June Raybaud, a barrister and aunt of a woman who was abused, said it was a civil liberties issue. She is a member of a group called Justice for the Victims of Longcare, which was set up by families of residents of two residential homes run by a company called Longcare in Buckinghamshire where people with learning difficulties were abused.

They believe that as an absolute minimum, vulnerable witnesses should be allowed to give evidence with the assistance of an interpreter and should be afforded the same treatment as children before the courts. Mrs Raybaud was critical, too, of the Crown Prosecution Service for preventing cases going to court. "The CPS should stop acting as judge and jury in deciding that these people are incompetent and would make bad witnesses."

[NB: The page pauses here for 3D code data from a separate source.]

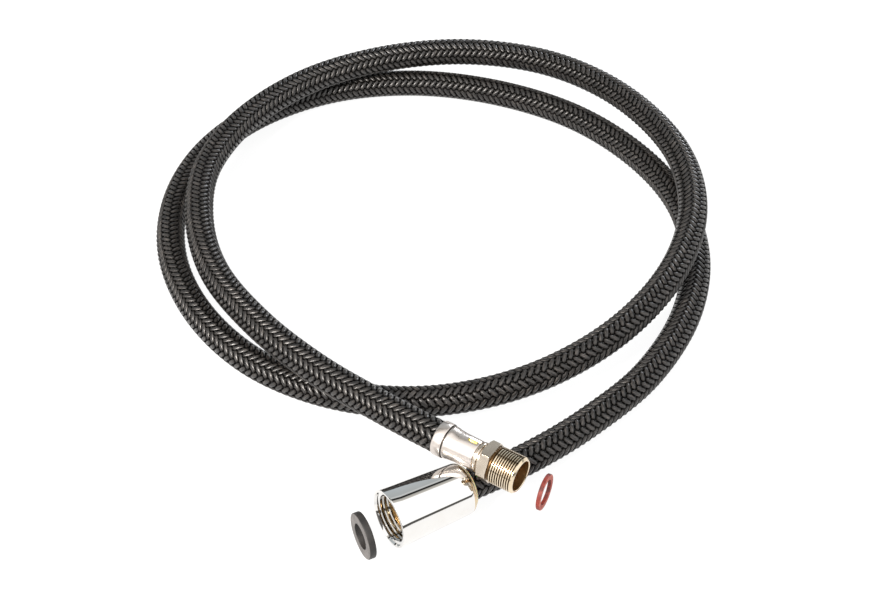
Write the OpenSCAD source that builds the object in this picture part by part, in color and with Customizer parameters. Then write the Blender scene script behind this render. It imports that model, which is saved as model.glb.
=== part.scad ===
// Braided supply hose for a pull-out tap, laid down in two loose turns.
// Lengths are in millimetres, +Z is up and the hose lies on Z = 0.
// Each end piece is drawn along its own +X axis, with X = 0 where the hose
// goes in, and is then turned and moved to its end of the hose.

/* [Hose] */
// Outside diameter of the braided hose
hose_d = 13.5; // [13:0.1:13.6]
// Thickness of the nylon braid
braid_t = 1; // [0.6:0.1:1.4]
// Bore of the rubber inner tube
liner_bore_d = 8; // [7:0.1:9]

/* [Hose end] */
// Bore of the barbed tails inside the hose
tail_bore_d = 5.4; // [4:0.1:6]
// Wall of the barbed tails, without the barbs
tail_wall = 0.8; // [0.6:0.1:1.2]
// Height of a barb over the tail
barb_h = 0.3; // [0.1:0.1:0.5]
// Diameter of the crimped part of a ferrule
crimp_d = 12; // [11.8:0.1:13]
// Wall of the ferrules
ferrule_wall = 0.6; // [0.4:0.1:0.8]
// Diameter of the rolled collar of a ferrule
collar_d = 14.3; // [14.2:0.1:14.5]
// Length of the rolled collar of a ferrule
collar_len = 4.4; // [3:0.1:6]
// Length of a ferrule
ferrule_len = 18; // [15:0.5:18]

/* [Male end] */
// Outside diameter of the fine male thread
male_d = 15; // [14:0.1:17]
// Pitch of the male thread
male_pitch = 1; // [0.75:0.25:1.5]
// Length of the threaded end
male_len = 11.6; // [9:0.2:14]
// Mouth bore of the male end
male_bore_d = 12.2; // [10:0.1:12.4]
// Depth of the mouth bore
male_bore_depth = 9; // [6:0.5:11]
// Size of the hexagon across its flats
hex_af = 15; // [14:0.5:16]
// Length of the hexagon
hex_len = 4.1; // [3:0.1:6]
// Length of the neck between ferrule and hexagon
neck_len = 3.3; // [2.5:0.1:5]

/* [Swivel nut] */
// Diameter of the nut at its mouth
nut_d = 24; // [23.6:0.1:26]
// Diameter of the nut at the foot of its rear shoulder
nut_rear_d = 21.5; // [21:0.1:23]
// Length of the nut
nut_len = 34.5; // [33:0.5:38]
// Hole in the rear of the nut, which clears the ferrule
nut_hole_d = 16.4; // [16:0.1:16.6]
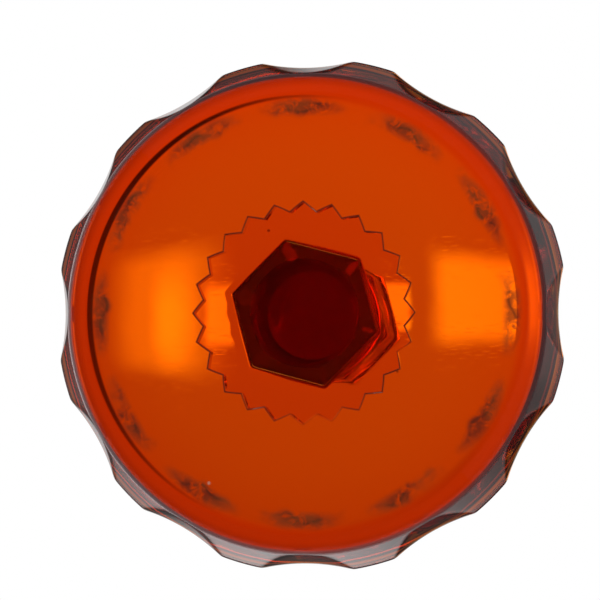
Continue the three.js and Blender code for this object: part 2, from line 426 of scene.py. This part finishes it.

Yet Amanda Pinto, one of the barristers who appeared for the prosecution in a case against three Longcare staff convicted of ill-treating and neglecting residents earlier this year, was more cautious. She said potential witnesses had to be assessed as to whether they know right or wrong - the classic test applied to possible child witnesses - but also for suggestibility. "There is a question of how much they sway in response to a leading question, and also how confused or misled they would be by leading questions," she said.

It is not a question of defence counsel acting improperly or harshly. Simply phrasing a question so as to suggest a certain answer might prompt the "wrong" response from a person with learning disabilities, many of whom are characteristically eager to please.

"The vast majority, if not all of those that we were dealing with would have been at the least confused and shifted their ground and said things they didn't really mean to accommodate the questioner."

This could have left them at a huge disadvantage. "By the end, they could have reneged as a result of completely proper questioning or they could have got themselves so upset that the end result wasn't in their interests or the interests of the prosecution."

It was a fundamental right established in the system that the defence had to be able to cross-examine a witness, Miss Pinto added.

The Government is aware of the concerns and the Home Office has promised to include the question of people with learning disabilities in its review of "vulnerable" witnesses currently under way.

Simon Richardson believes much could be done now. Judges have it in their hands to ensure fair questioning, he said. "A judge ought to be able to control the way cross-examination is taking place."